MM-CondChain:面向视觉基础深度组合推理的程序化验证基准
MM-CondChain: A Programmatically Verified Benchmark for Visually Grounded Deep Compositional Reasoning
March 12, 2026
作者: Haozhan Shen, Shilin Yan, Hongwei Xue, Shuaiqi Lu, Xiaojun Tang, Guannan Zhang, Tiancheng Zhao, Jianwei Yin
cs.AI
摘要
多模态大语言模型(MLLMs)正日益广泛地应用于执行视觉工作流(如图形用户界面导航),这类任务中后续步骤取决于经验证的视觉组合条件(例如“若出现权限对话框且界面颜色为绿色,则点击允许”),且流程可能分叉或提前终止。然而该能力仍缺乏系统评估:现有基准测试多聚焦于浅层组合或独立约束,而非深度链式组合条件。本文提出MM-CondChain——一个面向视觉情境深度组合推理的基准测试框架。每个测试实例均组织为多层推理链,各层均包含基于视觉证据的非平凡组合条件,这些条件由多个对象、属性或关系构建而成。要正确作答,MLLM需细致感知图像内容,在每一步对多个视觉元素进行推理,并沿执行路径推导至最终结果。为实现工作流式数据的规模化构建,我们提出智能体合成流水线:规划器(Planner)逐层协调组合条件的生成,而可验证程序化中间表示(VPIR)确保每层条件具备机械可验证性。合成器(Composer)随后将这些验证通过的层级组装为完整指令。基于该流水线,我们在自然图像、数据图表和GUI轨迹三大视觉领域构建了基准测试。对多种MLLM的实验表明,即使最强模型也仅达到53.33%的路径F1值,且在困难负例及深度/谓词复杂度增加时性能急剧下降,证实深度组合推理仍是根本性挑战。
English
Multimodal Large Language Models (MLLMs) are increasingly used to carry out visual workflows such as navigating GUIs, where the next step depends on verified visual compositional conditions (e.g., "if a permission dialog appears and the color of the interface is green, click Allow") and the process may branch or terminate early. Yet this capability remains under-evaluated: existing benchmarks focus on shallow-compositions or independent-constraints rather than deeply chained compositional conditionals.

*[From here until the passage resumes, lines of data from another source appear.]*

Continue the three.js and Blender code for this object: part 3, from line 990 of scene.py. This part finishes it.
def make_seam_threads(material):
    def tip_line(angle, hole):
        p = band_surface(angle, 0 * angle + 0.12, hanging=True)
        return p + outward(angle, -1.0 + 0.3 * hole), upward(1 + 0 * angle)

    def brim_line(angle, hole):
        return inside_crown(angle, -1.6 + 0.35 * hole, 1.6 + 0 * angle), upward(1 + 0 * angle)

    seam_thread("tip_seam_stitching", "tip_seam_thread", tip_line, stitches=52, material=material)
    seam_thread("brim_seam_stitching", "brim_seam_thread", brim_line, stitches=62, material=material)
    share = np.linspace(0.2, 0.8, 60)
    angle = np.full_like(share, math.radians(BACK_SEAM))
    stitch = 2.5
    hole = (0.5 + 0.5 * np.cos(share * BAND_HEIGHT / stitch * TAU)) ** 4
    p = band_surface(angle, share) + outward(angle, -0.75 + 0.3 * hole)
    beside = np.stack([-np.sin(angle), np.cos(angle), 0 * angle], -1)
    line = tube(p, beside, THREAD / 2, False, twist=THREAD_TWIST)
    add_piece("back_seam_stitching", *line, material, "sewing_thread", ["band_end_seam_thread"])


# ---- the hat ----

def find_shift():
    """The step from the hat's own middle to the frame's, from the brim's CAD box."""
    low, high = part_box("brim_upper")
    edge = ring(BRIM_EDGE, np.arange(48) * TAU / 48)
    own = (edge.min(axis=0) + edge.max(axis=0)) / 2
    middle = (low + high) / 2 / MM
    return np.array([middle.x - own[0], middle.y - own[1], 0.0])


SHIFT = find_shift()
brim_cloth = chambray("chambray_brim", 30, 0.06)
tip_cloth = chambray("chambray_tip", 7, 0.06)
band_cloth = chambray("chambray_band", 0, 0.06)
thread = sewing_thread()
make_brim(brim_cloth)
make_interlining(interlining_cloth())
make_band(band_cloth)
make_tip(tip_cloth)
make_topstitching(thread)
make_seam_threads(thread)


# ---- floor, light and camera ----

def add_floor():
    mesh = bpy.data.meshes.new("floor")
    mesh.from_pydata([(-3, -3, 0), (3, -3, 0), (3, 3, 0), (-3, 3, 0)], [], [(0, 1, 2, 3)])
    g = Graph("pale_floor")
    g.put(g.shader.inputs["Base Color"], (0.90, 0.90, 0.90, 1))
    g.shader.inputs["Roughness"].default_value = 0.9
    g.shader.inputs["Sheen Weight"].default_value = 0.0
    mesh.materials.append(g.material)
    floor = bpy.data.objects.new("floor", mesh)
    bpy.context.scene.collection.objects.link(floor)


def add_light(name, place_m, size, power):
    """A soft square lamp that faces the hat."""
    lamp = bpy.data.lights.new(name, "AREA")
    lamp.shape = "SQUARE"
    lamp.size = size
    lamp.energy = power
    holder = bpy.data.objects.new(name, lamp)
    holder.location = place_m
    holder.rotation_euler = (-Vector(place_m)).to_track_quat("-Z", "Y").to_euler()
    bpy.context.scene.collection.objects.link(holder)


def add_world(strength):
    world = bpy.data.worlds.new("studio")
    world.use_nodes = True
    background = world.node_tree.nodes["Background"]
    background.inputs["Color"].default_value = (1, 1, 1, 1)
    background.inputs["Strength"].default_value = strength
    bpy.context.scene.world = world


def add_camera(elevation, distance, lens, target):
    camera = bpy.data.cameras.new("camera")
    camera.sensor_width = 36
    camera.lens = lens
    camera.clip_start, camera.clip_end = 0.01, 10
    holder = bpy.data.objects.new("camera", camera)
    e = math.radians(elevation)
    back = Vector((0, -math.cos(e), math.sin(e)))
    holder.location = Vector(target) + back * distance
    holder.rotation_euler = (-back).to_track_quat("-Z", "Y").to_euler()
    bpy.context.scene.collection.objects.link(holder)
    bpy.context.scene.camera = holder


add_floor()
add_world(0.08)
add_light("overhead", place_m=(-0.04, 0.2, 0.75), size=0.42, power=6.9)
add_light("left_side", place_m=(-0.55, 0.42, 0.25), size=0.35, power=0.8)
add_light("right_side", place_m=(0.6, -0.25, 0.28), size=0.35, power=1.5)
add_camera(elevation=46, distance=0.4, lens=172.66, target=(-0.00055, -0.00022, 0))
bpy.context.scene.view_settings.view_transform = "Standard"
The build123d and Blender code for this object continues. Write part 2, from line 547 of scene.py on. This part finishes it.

In this paper, we introduce MM-CondChain, a benchmark for visually grounded deep compositional reasoning. Each benchmark instance is organized as a multi-layer reasoning chain, where every layer contains a non-trivial compositional condition grounded in visual evidence and built from multiple objects, attributes, or relations. To answer correctly, an MLLM must perceive the image in detail, reason over multiple visual elements at each step, and follow the resulting execution path to the final outcome. To scalably construct such workflow-style data, we propose an agentic synthesis pipeline: a Planner orchestrates layer-by-layer generation of compositional conditions, while a Verifiable Programmatic Intermediate Representation (VPIR) ensures each layer's condition is mechanically verifiable. A Composer then assembles these verified layers into complete instructions. Using this pipeline, we construct benchmarks across three visual domains: natural images, data charts, and GUI trajectories. Experiments on a range of MLLMs show that even the strongest model attains only 53.33 Path F1, with sharp drops on hard negatives and as depth or predicate complexity grows, confirming that deep compositional reasoning remains a fundamental challenge.